Using the Google Data Python client library, you can easily manage your user's Google Data feeds in your own Google App Engine application.

The Google Data Python client library includes support for almost all of the Google Data services. For further information, you can read the getting started guide for the library, visit the project to browse the source, and even ask questions on the gdata-python-client's Google group.

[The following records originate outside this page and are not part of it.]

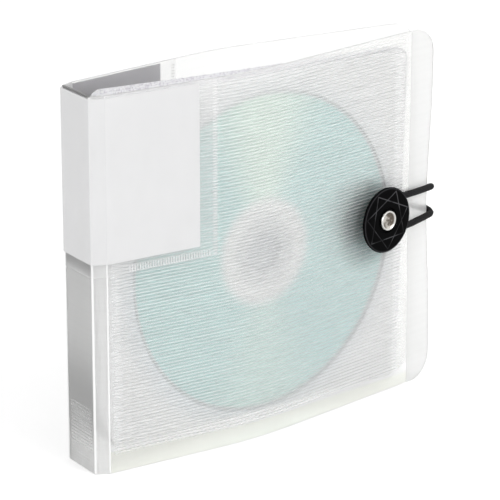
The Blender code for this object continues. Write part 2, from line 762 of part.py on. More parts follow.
def make_loop(collection, cutters, materials, line, parent, button_frame):
    """The elastic loop, the clip that holds its ends and the patch under the clip."""
    near = line.back_end - CLIP_FROM_EDGE
    middle = near - CLIP_LENGTH / 2
    patch_depth = SHEET + SEAT
    clip_depth = patch_depth + PATCH_THICK + SEAT
    patch = slab(
        near - CLIP_LENGTH / 2 - PATCH_LENGTH / 2,
        near - CLIP_LENGTH / 2 + PATCH_LENGTH / 2,
        CLIP_Z - PATCH_HEIGHT / 2,
        CLIP_Z + PATCH_HEIGHT / 2,
        patch_depth,
        PATCH_THICK,
    )
    fold(patch, line, "loop_patch", collection, materials["patch"], parent)
    frame = panel_frame(line, middle, clip_depth + CLIP_THICK / 2, CLIP_Z)
    # the frame's X runs towards the spine here, so it is turned to run to the fore-edge
    frame = frame @ Matrix.Rotation(math.radians(180), 4, "Y")
    mesh = bpy.data.meshes.new("loop_clip")
    work = bmesh.new()
    bmesh.ops.create_cube(work, size=1.0)
    bmesh.ops.scale(work, vec=(CLIP_LENGTH, CLIP_HEIGHT, CLIP_THICK), verts=work.verts)
    long_edges = [e for e in work.edges if abs(e.verts[0].co.x - e.verts[1].co.x) > CLIP_LENGTH / 2]
    bmesh.ops.bevel(
        work, geom=long_edges, offset=1.2 * MM, segments=3, profile=0.5, affect="EDGES", material=-1
    )
    work.to_mesh(mesh)
    work.free()
    clip = add_object("loop_clip", mesh, collection, materials["clip"])
    clip.parent = parent
    clip.matrix_parent_inverse = parent.matrix_world.inverted()
    clip.matrix_world = frame
    for side in (1, -1):
        place = Vector((CLIP_LENGTH / 2, side * STRAND_PITCH / 2, 0.0))
        along_x = Matrix.Rotation(math.radians(90), 4, "Y")
        drill(clip, frame @ Matrix.Translation(place) @ along_x, CORD / 2 + 0.2 * MM, cutters, f"strand_hole_{side + 1}")
    route = smooth_route(loop_route(line, button_frame, frame), 4.0 * MM)
    curve = bpy.data.curves.new("elastic_loop", "CURVE")
    curve.dimensions = "3D"
    curve.bevel_depth = CORD / 2
    curve.bevel_resolution = 2
    curve.use_fill_caps = True
    curve.render_resolution_u = 0
    spline = curve.splines.new("POLY")
    spline.points.add(len(route) - 1)
    for point, place in zip(spline.points, route):
        point.co = (*place, 1.0)
    return add_object("elastic_loop", curve, collection, materials["elastic"], parent)


def main():
    clear_scene()
    case = new_collection("disc_wallet")
    cutters = new_collection("cutters")
    line = CoverLine()
    spine_axis = add_empty("spine_foot", (0, 0, 0), case)
    front_axis = add_empty("front_hinge_axis", (*FRONT_CORNER, 0.0), case, parent=spine_axis)
    back_axis = add_empty("back_hinge_axis", (*BACK_CORNER, 0.0), case, parent=spine_axis)

    half = SPINE_WIDTH / 2
    for name, start, end, parent, far_end, pinched in (
        ("front_panel", line.front_end, -half - FOLD_GAP, front_axis, line.front_end, True),
        ("spine_panel", -half + FOLD_GAP, half - FOLD_GAP, spine_axis, None, False),
        ("back_panel", half + FOLD_GAP, line.back_end, back_axis, line.back_end, False),
    ):
        sheet = finish(name, (0.86, 0.87, 0.85), 0.45, alpha=0.6)
        made = ribbed_panel(line, start, end, name, case, sheet, parent, far_end, pinched)
        if name == "front_panel":
            front_panel = made

    beyond = half + CORNER_RELIEF
    inside = half - CORNER_RELIEF
    film_front = half + LABEL_FRONT + WELD_GAP + WELD_WIDTH
    film_back = half + LABEL_BACK + WELD_GAP + WELD_WIDTH
    for suffix, parent, label_span, film_span, side in (
        ("front", front_axis, (-half - LABEL_FRONT, -beyond), (-film_front, -beyond), -1),
        ("spine", spine_axis, (-inside, inside), (-inside, inside), 0),
        ("back", back_axis, (beyond, half + LABEL_BACK), (beyond, film_back), 1),
    ):
        paper = finish("label_" + suffix, (0.81, 0.81, 0.81), 0.6)
        clear = finish("pocket_film_" + suffix, (0.9, 0.91, 0.9), 0.15, alpha=0.25)
        label_piece(line, *label_span, "label_" + suffix, case, paper, parent)
        film_piece(line, *film_span, "pocket_film_" + suffix, case, clear, parent, side)

    make_pages(case, cutters, finish("pages", (0.85, 0.86, 0.88), 0.5, alpha=0.8))
    make_disc(case, finish("disc", (0.55, 0.72, 0.71), 0.2, 0.6), spine_axis)
    button_finishes = {
        "button": finish("button", (0.02, 0.02, 0.022), 0.4),
        "rivet": finish("rivet", (0.78, 0.78, 0.76), 0.25, 1.0),
        "washer": finish("button_washer", (0.02, 0.02, 0.022), 0.5),
    }
    button_frame = make_button(case, button_finishes, line, front_axis)
    drill(front_panel, button_frame, RIVET_SHANK / 2 + SEAT, cutters, "rivet_hole")
    loop_finishes = {
        "patch": finish("loop_patch", (0.62, 0.5, 0.38), 0.5),
        "clip": finish("loop_clip", (0.05, 0.05, 0.055), 0.35, 0.8),
        "elastic": finish("elastic_loop", (0.015, 0.015, 0.017), 0.7),
    }
    make_loop(case, cutters, loop_finishes, line, back_axis, button_frame)


main()
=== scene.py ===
"""Looks of a folding disc wallet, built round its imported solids."""
import math

import bmesh
import bpy
from mathutils import Matrix, Vector


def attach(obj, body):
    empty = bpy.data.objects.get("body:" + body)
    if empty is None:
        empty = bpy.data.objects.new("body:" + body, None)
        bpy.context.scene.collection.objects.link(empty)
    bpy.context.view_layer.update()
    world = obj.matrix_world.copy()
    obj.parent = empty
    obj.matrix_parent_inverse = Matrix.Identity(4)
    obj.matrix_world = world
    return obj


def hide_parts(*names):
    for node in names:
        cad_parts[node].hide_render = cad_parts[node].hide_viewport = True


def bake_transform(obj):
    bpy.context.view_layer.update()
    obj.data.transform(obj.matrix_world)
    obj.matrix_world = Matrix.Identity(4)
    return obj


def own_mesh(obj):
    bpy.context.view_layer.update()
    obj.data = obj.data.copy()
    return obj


bl_info = {
    "name": "Disc Wallet",
    "version": (1, 0, 0),
    "blender": (4, 5, 0),
    "location": "3D View > Sidebar > Disc Wallet",
    "description": "Dresses the solids of a folding disc wallet with its films, creases and finishes",
    "category": "Object",
}

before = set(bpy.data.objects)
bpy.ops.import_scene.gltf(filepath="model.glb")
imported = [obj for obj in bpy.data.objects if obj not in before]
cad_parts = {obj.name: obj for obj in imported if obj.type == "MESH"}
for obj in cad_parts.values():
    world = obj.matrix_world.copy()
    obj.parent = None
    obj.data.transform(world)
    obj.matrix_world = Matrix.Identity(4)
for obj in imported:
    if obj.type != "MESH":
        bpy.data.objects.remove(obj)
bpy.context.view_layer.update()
MM = 0.001
NEAR = 0.001 * MM
TOUCH = 1e-7

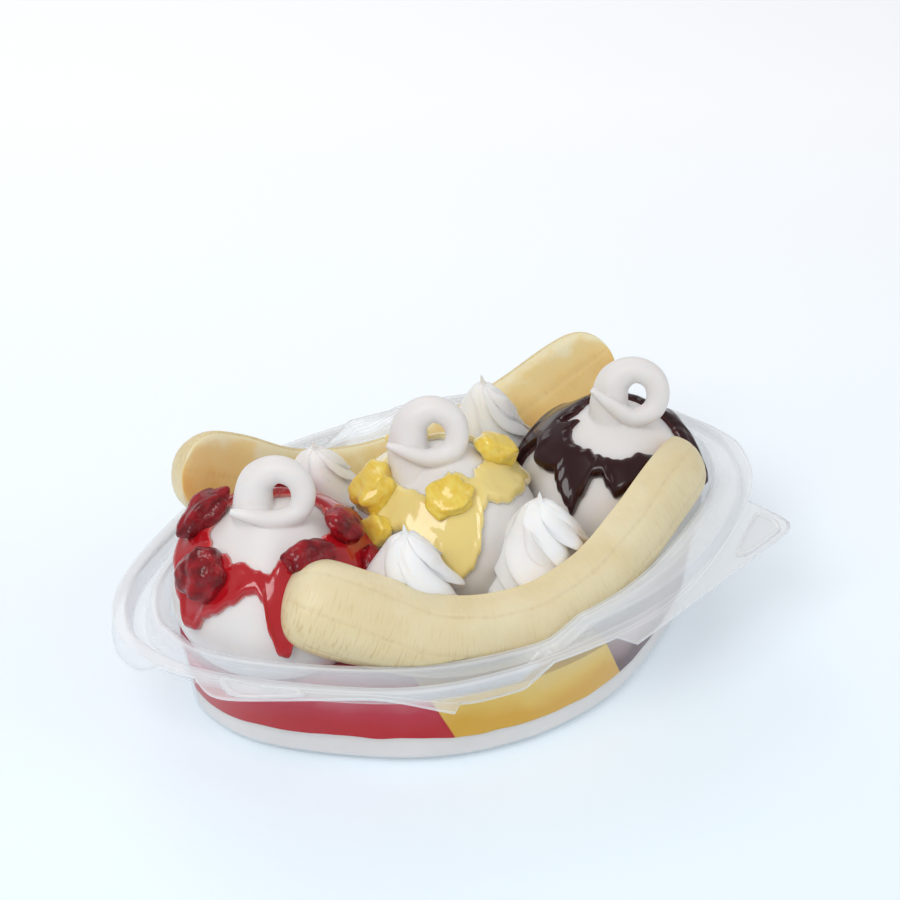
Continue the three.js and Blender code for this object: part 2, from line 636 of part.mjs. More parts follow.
const allSauce = filling((x, y) => bedTop(x, y) + GAP, sauceTop, [BED_TOP, CREASE_HEIGHT, SAUCE_LEVEL])
const borders = [-200, STRAWBERRY_TO_PINEAPPLE, PINEAPPLE_TO_CHOCOLATE, 200]
scoopNames.forEach((name, i) => {
  const share = allSauce.intersect(betweenBorders(borders[i] + GAP / 2, borders[i + 1] - GAP / 2))
  addPiece(`${name}_layer`, cutAway(share, bananaKeepOuts), COLOURS[name], 0.3)
})

const scoopKeepOuts = []
const curlKeepOuts = []
const coatKeepOuts = []
scoopNames.forEach((name) => {
  const scoop = SCOOPS[name]
  const body = scoopDome(scoop, 0).add(curl(scoop, 0))
  addPiece(`${name}_scoop`, cutAway(body, [...bananaKeepOuts, ...scoopKeepOuts]), COLOURS.vanilla, 0.55)
  scoopKeepOuts.push(scoopDome(scoop, 1.5 * GAP))
  curlKeepOuts.push(curl(scoop, GAP))
  coatKeepOuts.push(scoopDome(scoop, COAT_TOP + 2 * GAP))
})
scoopNames.forEach((name, i) => {
  const coat = sauceCoat(SCOOPS[name], COATS[name])
  const others = scoopKeepOuts.filter((_, k) => k !== i)
  const earlier = coatKeepOuts.slice(0, i)
  const solid = cutAway(coat, [...bananaKeepOuts, ...others, ...earlier, curlKeepOuts[i]])
  addPiece(`${name}_sauce`, solid, COLOURS[name], 0.15)
})

const fruitKeepOuts = []
function addFruit(name, pieces, scoopName, colour) {
  pieces.forEach((piece, i) => {
    const seed = 11 + 7 * i
    const lump = fruitPiece(SCOOPS[scoopName], piece, seed, 0)
    const others = coatKeepOuts.filter((_, k) => k !== scoopNames.indexOf(scoopName))
    const solid = cutAway(lump, [...bananaKeepOuts, ...others, ...curlKeepOuts, ...fruitKeepOuts])
    fruitKeepOuts.push(fruitPiece(SCOOPS[scoopName], piece, seed, 2 * GAP))
    addPiece(`${name}_${i + 1}`, solid, colour, 0.25)
  })
}
addFruit('strawberry_piece', STRAWBERRY_PIECES, 'strawberry', COLOURS.berry)
addFruit('pineapple_piece', PINEAPPLE_PIECES, 'pineapple', COLOURS.fruit)

Object.entries(ROSETTES).forEach(([name, cream]) => {
  const around = [...bananaKeepOuts, ...coatKeepOuts, ...curlKeepOuts, ...fruitKeepOuts]
  addPiece(name, cutAway(rosette(cream), around), COLOURS.cream, 0.6)
})

export default group
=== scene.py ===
"""A banana split in its clear tray, dressed over its CAD frame. Lengths are in metres."""

import math

import bpy
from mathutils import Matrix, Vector, noise


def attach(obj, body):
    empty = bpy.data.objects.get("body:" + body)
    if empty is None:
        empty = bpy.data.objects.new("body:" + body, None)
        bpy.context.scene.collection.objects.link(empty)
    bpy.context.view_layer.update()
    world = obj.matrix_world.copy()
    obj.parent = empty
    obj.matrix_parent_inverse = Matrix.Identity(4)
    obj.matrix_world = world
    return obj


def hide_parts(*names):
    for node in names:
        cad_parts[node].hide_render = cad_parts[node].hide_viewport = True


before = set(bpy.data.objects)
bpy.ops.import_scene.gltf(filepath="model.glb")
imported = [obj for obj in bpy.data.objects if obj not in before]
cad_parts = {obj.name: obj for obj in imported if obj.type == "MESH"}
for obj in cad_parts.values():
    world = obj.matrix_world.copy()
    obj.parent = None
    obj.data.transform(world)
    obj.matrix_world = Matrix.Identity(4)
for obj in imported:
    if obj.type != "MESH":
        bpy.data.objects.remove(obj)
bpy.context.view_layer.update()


# The tray. A clear plastic sheet drawn down over a mould: a long six-sided tub whose rim carries
# a ridge on its right half and a channel on its left half, with a finger tab on each front corner.
SHEET = 0.0009
RIM_HEIGHT = 0.042
BASE = (0.0895, 0.0628, 0.068, 0.95, 9)
WALL_TOP = (0.0995, 0.0632, 0.0695, 1.0, 9)
RIDGE = (0.1067, 0.0675, 0.081, 0.97, 8)
FLANGE = (0.1135, 0.0721, 0.0831, 0.95, 9.9)
BASE_ROUNDING = 0.005
WALL_HEIGHTS = (0.005, 0.015, 0.034, 0.041)
WALL_FLARE = (0, 0.1, 0.4, 1)
TABS = (
    (190, 246, ((0.0975, 178), (0.0806, 243.5))),
    (288, 345, ((0.0776, 22.5), (0.0809, -70.5))),
)
TRAY_COLUMNS = 300
EDGE_HIGHLIGHT = 2
PAD_HEIGHT = 0.0009
PAD_SIDES = 96
FINGER_PADS = (
    ((-92.4, -33.5), (-92.8, -40.6), (-88.6, -45.2), (-73.6, -52.2), (-73.4, -49.8), (-84, -42)),
    ((94.9, -38.2), (98.6, -43.2), (96.8, -49.4), (80.6, -55.2), (77.4, -52.8)),
)


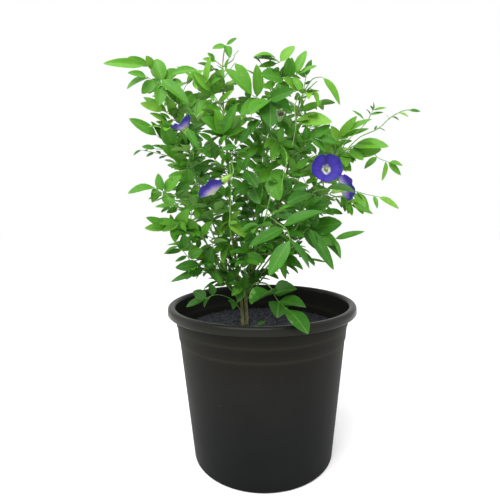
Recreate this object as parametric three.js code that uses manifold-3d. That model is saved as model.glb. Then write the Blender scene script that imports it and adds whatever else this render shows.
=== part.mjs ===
// A young butterfly pea bush in a black nursery pot, with pinnate leaves and four violet flowers.
// Millimetres, +Z up. The origin is the centre of the pot's flat base, and -Y is the front.
import * as THREE from "three";
import { mergeVertices } from "three/addons/utils/BufferGeometryUtils.js";
import Module from "manifold-3d";

const wasm = await Module();
wasm.setup();

// Gap left between pieces that touch, shortest edge kept, and the number of flat sides round the pot
const SEAT_GAP = 0.3;
const FINEST_EDGE = 0.05;
const POT_SIDES = 36;

// Pot: a thin moulded wall under a turned-over rim
const POT_HEIGHT = 216;
const RIM_RADIUS = 130;
const RIM_BAND = 10.5;
const RIM_THICKNESS = 2;
const RIM_TOP_ROUNDING = 4.5;
const RIM_CHAMFER = 0.5;
const GROOVE_DRAFT = 1.5;
const MOUTH_RADIUS = 119.3;
const SHOULDER_RADIUS = 121;
const BASE_RADIUS = 98.5;
const POT_WALL = 2;
const POT_FLOOR = 2.5;
const FOOT_ROUNDING = 3;
const STEP_HEIGHTS = [171, 189];
const STEP_DEPTH = 0.9;
const STEP_SLOPE = 1;
const DRAIN_HOLE_RADIUS = 4.5;
const DRAIN_RINGS = [
  { radius: 40, count: 4 },
  { radius: 76, count: 8 },
];

// Potting mix: its level, height of the mound round the stems, width of the sloping edge and its drop
const MIX_LEVEL = 177;
const MIX_MOUND = 5;
const MIX_EDGE = 8;
const MIX_EDGE_DROP = 1;
const MIX_RIPPLE = 1.2;
const RIPPLE_PITCH = 15;

// Stems and vines
const STEM_RADIUS = 2.2;
const VINE_RADIUS = 1.3;
const SHOOT_RADIUS = 0.8;
const STEM_SIDES = 5;

// Leaves: stalk, share of the stalk before the first leaflets, and leaflet proportions
const STALK_RADIUS = 0.8;
const STALK_END_RADIUS = 0.5;
const STALK_ARCH = 0.08;
const BARE_STALK = 0.45;
const LAST_PAIR = 0.92;
const LEAFLET_SLENDERNESS = 0.44;
const LEAFLET_THICKNESS = 0.8;
const LEAFLET_SPREAD = 62;
const LEAFLET_FOLD = 0.22;
const LEAFLET_DROOP = 0.16;
const PAIR_SIZE = 0.84;
const ROLLS = [0, 12, -12, 24, -24, 36, -36, 50, -50, 65, -65, 80, -80];
const SHIFTS = [0, -4, 4, -8, 8, -12, 12, -16, 16, -20, 20];

// Flowers: banner petal, the small keel in its throat, and the green calyx and its stalk behind it.
// A closed banner has its halves raised by FOLD_RISE of their width, and keeps FOLDED_WIDTH of its width.
// CALYX_OUTLINE gives the distance behind the mouth and the radius, as shares, up to the mouth.
const BANNER_LENGTH = 33;
const BANNER_WIDTH = 37;
const BANNER_THICKNESS = 0.9;
const BANNER_DISH = 6;
const FOLD_RISE = 1.2;
const FOLDED_WIDTH = 0.4;
const KEEL_LENGTH = 10;
const KEEL_WIDTH = 5;
const KEEL_THICKNESS = 3.4;
const CALYX_LENGTH = 13;
const CALYX_RADIUS = 3.2;
const CALYX_OUTLINE = [[0.75, 0.7], [0.3, 0.8], [0, 1]];
const PEDICEL_RADIUS = 0.9;
const PEDICEL_BEND = 1.6;

const material = (color, roughness) => new THREE.MeshStandardMaterial({ color, roughness, metalness: 0 });
const potPlastic = material(0x2c2d2c, 0.5);
const mixMatter = material(0x2a2622, 0.95);
const barkGreen = material(0x6b7a3f, 0.7);
const vineGreen = material(0x5b8f3a, 0.6);
const leafGreen = material(0x4d8a34, 0.55);
const petalViolet = material(0x4638b0, 0.6);
const keelPale = material(0xd9dcb4, 0.6);
const calyxGreen = material(0x7fae4c, 0.6);

const vector = ([x, y, z]) => new THREE.Vector3(x, y, z);
const degrees = (angle) => THREE.MathUtils.degToRad(angle);

// A solid from a closed three.js geometry
function solidOf(geometry) {
  const bare = geometry.index ? geometry.toNonIndexed() : geometry.clone();
  bare.deleteAttribute("normal");
  bare.deleteAttribute("uv");
  const merged = mergeVertices(bare, 1e-4);
  return new wasm.Manifold(
    new wasm.Mesh({
      numProp: 3,
      vertProperties: merged.attributes.position.array,
      triVerts: new Uint32Array(merged.index.array),
    }),
  );
}

// A named mesh from a solid
function meshOf(name, solid, finish) {
  const made = solid.getMesh();
  const geometry = new THREE.BufferGeometry();
  geometry.setAttribute("position", new THREE.BufferAttribute(made.vertProperties, 3));
  geometry.setIndex(new THREE.BufferAttribute(made.triVerts, 1));
  geometry.computeVertexNormals();
  const mesh = new THREE.Mesh(geometry, finish);
  mesh.name = name;
  return mesh;
}

// A profile of [radius, height] points turned about the Z axis
function turned(profile, sides) {
  const points = profile.map(([radius, height]) => new THREE.Vector2(radius, height));
  return new THREE.LatheGeometry(points, sides).rotateX(degrees(90));
}

// A round stalk along a curve that tapers from one radius to another
function taperedTube(curve, startRadius, endRadius, sides, steps) {
  const section = new THREE.Shape();
  for (let side = 0; side < sides; side++) {
    const angle = (2 * Math.PI * side) / sides;
    const corner = [startRadius * Math.cos(angle), startRadius * Math.sin(angle)];
    if (side === 0) section.moveTo(...corner);
    else section.lineTo(...corner);
  }
  const tube = new THREE.ExtrudeGeometry(section, { steps, extrudePath: curve });
  const centres = curve.getSpacedPoints(steps);
  const place = tube.attributes.position;
  const corner = new THREE.Vector3();
  for (let index = 0; index < place.count; index++) {
    corner.fromBufferAttribute(place, index);
    const distances = centres.map((centre) => centre.distanceTo(corner));
    const nearest = distances.indexOf(Math.min(...distances));
    const scale = THREE.MathUtils.lerp(1, endRadius / startRadius, nearest / steps);
    corner.sub(centres[nearest]).multiplyScalar(scale).add(centres[nearest]);
    place.setXYZ(index, corner.x, corner.y, corner.z);
  }
  return tube;
}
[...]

As always, for questions about Google App Engine, read our online documentation and visit our google group.

Appendix: ClientLogin

This example uses AuthSub to authorize the app to act on the user's bahalf, but the Google Data APIs support other authorization mechanisms. In some cases, you might want to temporarily use ClientLogin while developing your application. If you are going to use ClientLogin, you'll need to add a couple of parameters to the run_on_appengine command:

client = gdata.service.GDataService()
# Tell the client that we are running in single user mode, and it should not
# automatically try to associate the token with the current user then store
# it in the datastore.
gdata.alt.appengine.run_on_appengine(client, store_tokens=False,
    single_user_mode=True)
client.email = 'app_account_username@example.com'
client.password = 'password'
# To request a ClientLogin token you must specify the desired service using
# its service name.
client.service = 'blogger'
# Request a ClientLogin token, which will be placed in the client's
# current_token member.
client.ProgrammaticLogin()

You may receive a CAPTCHA challenge when requesting a ClientLogin token which you will need to handle in your app before you can receive a ClientLogin token. For this and a few other reasons, I don't recommend using ClientLogin in Google App Engine, but the above is how you could use it while developing your app.